Pour moi, la création est un instrument pour dire les choses, les comprendre. Cette performance n’est qu’une phrase dans un enchaînement de phrases avant moi : c’est ça, la résistance. C’est essayer de laisser quelque chose à la génération qui va venir, même si le livre qu’on écrit ne sera jamais fini de notre vivant.

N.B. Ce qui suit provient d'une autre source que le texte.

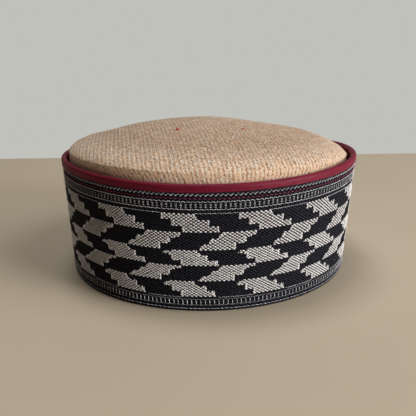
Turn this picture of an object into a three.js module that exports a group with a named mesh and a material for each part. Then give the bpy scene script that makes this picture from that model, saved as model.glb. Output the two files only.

Par son peu d’artifices, la performance doit pousser le public à se questionner sur ses acquis, à s’interroger sur sa complicité. Ce que je fais, c’est des tentatives de re-questionnement  de ce qui est la justice : on sait que les choses ne vont pas s’améliorer du jour au lendemain, mais performance après performance, je me comprends davantage, je vis plus. Je confronte mon corps et mon vécu aux injustices de la société, au public, à moi-même.

 

 

O. A. : Que voudrais-tu que le public remette en cause devant tes performances ? 

 

A. M. : Je veux d’abord me confronter moi-même au public, poser des questions pour trouver des réponses ensemble. En me montrant nu.e, je baisse ma garde, je suis vulnérable et je m’autorise à sentir mes émotions dans toute leur intensité. La performance est un espace dans lequel on n’a pas à maquiller la réalité. Je suis très politisé.e parce que j’ai grandi sous la dictature. Ce qui m’intéresse dans mon travail, c’est l’aspect social et sociologique. 

 

 

O. A. : Comment définirais-tu le pinkwashing

 

A. M. : Tout commence par la récupération. C’est un outil que la communauté utilise beaucoup : on récupère des insultes, et on se les approprie. Le pinkwashing utilise la même méthode mais dans  le mauvais sens. On ne fait que te donner l'impression que tu as des droits. Au travers du pinkwashing, les droits de notre communauté deviennent une marchandise. C’est pour ça qu’on doit veiller nous même à la bonne évolution de nos droits et à l’archivage de notre mémoire internationale.

 

O. A. : Que faire pour lutter contre le pinkwashing?

 

A. M. : Il faut qu’on fasse comprendre au monde que bien qu’on soit pareil.les sur un niveau biologique, on est différent.es sur un niveau social. Les homos et les hétéros n’ont pas les mêmes problématiques : dans un système donné, entre un.e hétérosexuel.le et un.e homosexuel.le, on choisirait l'hétérosexuel.le. On n’est donc pas pareil.les. C’est une invention de l'hétéronormativité pour nous rendre ‘normaux’, et nous inclure dans un chemin binaire. Ce n’est qu’en acceptant de voir ces différences que les choses peuvent changer.